Discord meal-log silence RCA — 2026-05-26
過去レポートのView/ソース規律バックフィルで生成したView。
What happened
- 19:27:43 JST: gateway restart checkpoint was created for a guarded Gateway restart.
- 19:28:03 JST: Gateway received SIGTERM and began shutdown.
- 19:28:04 JST: the owner Discord meal-log message was persisted in the main channel transcript.
- 19:28:12-19:28:56 JST: Gateway restarted and providers reconnected; Discord channel resolution completed after the message ingress window.
- 19:34:05 JST: the watchdog posted "OpenClaw見守り - Gateway restart post-check recovered..." into the same Discord session.
- 20:15:29 JST: the owner sent "おい"; only then did the meal log work complete and receive a real answer.
Root cause
The user message landed during a Gateway restart boundary. The transcript retained the user message, but the normal assistant turn did not produce a response. The post-check watchdog only verified Gateway health and posted a cron/direct-delivery status message. That status message appeared after the user prompt but was not a real answer, and the recovery logic treated health recovery as enough.
The earlier explanation that nutrition lookup/tool work caused the wait was wrong. The local food DB work and View render take sub-second to a few seconds once a live turn is actually running.
Fix applied
- Added scripts/owner_unanswered_watch.py.
- Scans owner Discord transcripts.
- Treats cron/direct-delivery mirror messages and "OpenClaw見守り" as non-answers.
- Flags stale user prompts that have no real assistant text after them.
- Wired scripts/openclaw_watchdog.py to record owner_unanswered_message.
- Added regression tests in scripts/test_owner_unanswered_watch.py.

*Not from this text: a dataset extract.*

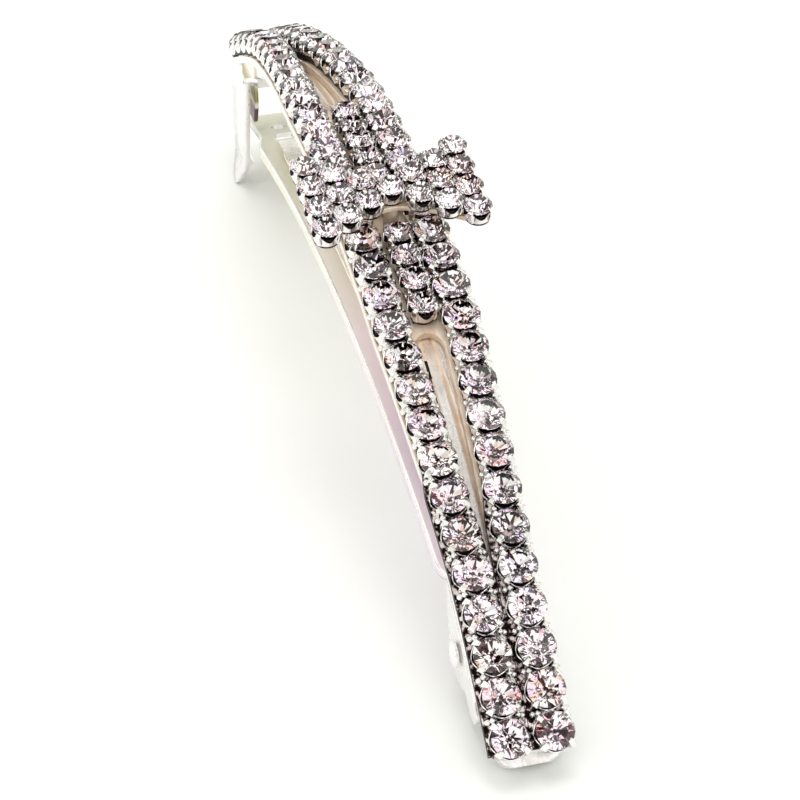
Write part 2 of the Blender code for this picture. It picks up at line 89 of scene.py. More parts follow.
LEG_INNER, LEG_SHEET, LEG_TOP, LEG_TIP_Z = 2.55, 0.4, -1.4, -23.0
LEG_FLARE, LEG_FLARE_DROP, NIB, NIB_Z = 0.45, 2.6, 0.33, -20.1

# ---- the level frame's place in the row frame ----
leg_axis = Vector(joints["front_leg_flex"]["axis"])
TILT = LEG_HINGE_ANGLE - math.atan2(leg_axis.z, leg_axis.x)
TURN = Matrix.Rotation(TILT, 4, "Y")
PIN_PLACE = Vector(joints["clasp_arm_hinge"]["pos_m"])
STAND = Matrix.Translation(PIN_PLACE - TURN @ (Vector((PIN_X, 0.0, PIN_Z)) * MM)) @ TURN


def arch(s, height, y):
    """Point at distance s along the plate's top face, raised by height off it."""
    angle = s / PLATE_RADIUS
    r = PLATE_RADIUS + height
    return Vector((r * math.sin(angle), y, r * math.cos(angle) - PLATE_RADIUS - GIRDLE))


def setting_matrix(s, y, height):
    """Frame of a setting on the arch: X along it, Z square off it."""
    origin = arch(s, height, y)
    return Matrix.Translation(origin) @ Matrix.Rotation(s / PLATE_RADIUS, 4, "Y")


def ease(t):
    t = min(1.0, max(0.0, t))
    return t * t * (3.0 - 2.0 * t)


def spaced(first, last, count):
    return [first + (last - first) * i / (count - 1) for i in range(count)]


def row_y(s):
    """Distance of a stone row from the middle line."""
    t = (abs(s) - ROW_SPREAD_FROM) / (ROW_SPREAD_TO - ROW_SPREAD_FROM)
    return ROW_Y_MIDDLE + (ROW_Y_END - ROW_Y_MIDDLE) * min(1.0, max(0.0, t))


# ---- materials ----

DRAWN_LINES = (60.0, 1500.0, 1500.0)
FINE = 0.00002


def colour_ramp(tree, source, stops):
    """Colour ramp from (position, colour) stops; a colour may be one number."""
    made = tree.nodes.new("ShaderNodeValToRGB")
    elements = made.color_ramp.elements
    while len(elements) < len(stops):
        elements.new(0.5)
    for element, (position, colour) in zip(elements, stops):
        element.position = position
        if isinstance(colour, float):
            colour = (colour,) * 3
        element.color = (*colour, 1.0)
    tree.links.new(source, made.inputs["Fac"])
    return made.outputs["Color"]


class Shader:
    """Small helper that builds one Principled material node by node."""

    def __init__(self, name, roughness=0.2, metallic=0.0, **sockets):
        self.mat = bpy.data.materials.new(name)
        self.mat.use_nodes = True
        self.tree = self.mat.node_tree
        self.main = self.tree.nodes["Principled BSDF"]
        self.place = self.tree.nodes.new("ShaderNodeTexCoord").outputs["Object"]
        self.main.inputs["Roughness"].default_value = roughness
        self.main.inputs["Metallic"].default_value = metallic
        for socket, value in sockets.items():
            self.main.inputs[socket.replace("_", " ")].default_value = value

    def node(self, kind, **values):
        made = self.tree.nodes.new("ShaderNode" + kind)
        for key, value in values.items():
            if key in made.inputs:
                made.inputs[key].default_value = value
            else:
                setattr(made, key, value)
        return made

    def link(self, source, target):
        self.tree.links.new(source, target)

    def noise(self, scale, detail=3.0, stretch=None):
        """Noise over the object, in metres; stretch draws it out along an axis."""
        made = self.node("TexNoise", Scale=scale, Detail=detail)
        source = self.place
        if stretch:
            mapping = self.node("Mapping")
            mapping.inputs["Scale"].default_value = stretch
            self.link(source, mapping.inputs["Vector"])
            source = mapping.outputs["Vector"]
        self.link(source, made.inputs["Vector"])
        return made.outputs["Fac"]

    def along(self, axis, low, high, mirrored=False):
        """How far from low to high a point lies, in metres along an axis of the object."""
        split = self.node("SeparateXYZ")
        self.link(self.place, split.inputs["Vector"])
        source = split.outputs[axis]
        if mirrored:
            size = self.node("Math", operation="ABSOLUTE")
            self.link(source, size.inputs[0])
            source = size.outputs["Value"]
        made = self.node("MapRange")
        made.inputs["From Min"].default_value = low
        made.inputs["From Max"].default_value = high
        self.link(source, made.inputs["Value"])
        return made.outputs["Result"]

    def clouded(self, source, cloud, share):
        """The source with a share of the cloud mixed in."""
        made = self.node("Mix", data_type="FLOAT")
        made.inputs["Factor"].default_value = share
        self.link(source, made.inputs["A"])
        self.link(cloud, made.inputs["B"])
        return made.outputs["Result"]

    def colour(self, source, stops):
        self.link(colour_ramp(self.tree, source, stops), self.main.inputs["Base Color"])

    def rough(self, source, low, high):
        self.link(colour_ramp(self.tree, source, ((0.3, low), (0.7, high))),
                  self.main.inputs["Roughness"])

    def bump(self, source, strength, distance):
        made = self.node("Bump", Strength=strength, Distance=distance)
        self.link(source, made.inputs["Height"])
        self.link(made.outputs["Normal"], self.main.inputs["Normal"])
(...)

- Added a durable note in TOOLS.md so future restart/post-check work does not confuse "health recovered" with "owner answered."
Verification
- python3 -m py_compile scripts/owner_unanswered_watch.py scripts/openclaw_watchdog.py
- python3 -m unittest scripts/test_owner_unanswered_watch.py
The full test_openclaw_watchdog.py run hit the live watchdog lock in this running environment, so I did not count that as a clean full-suite pass.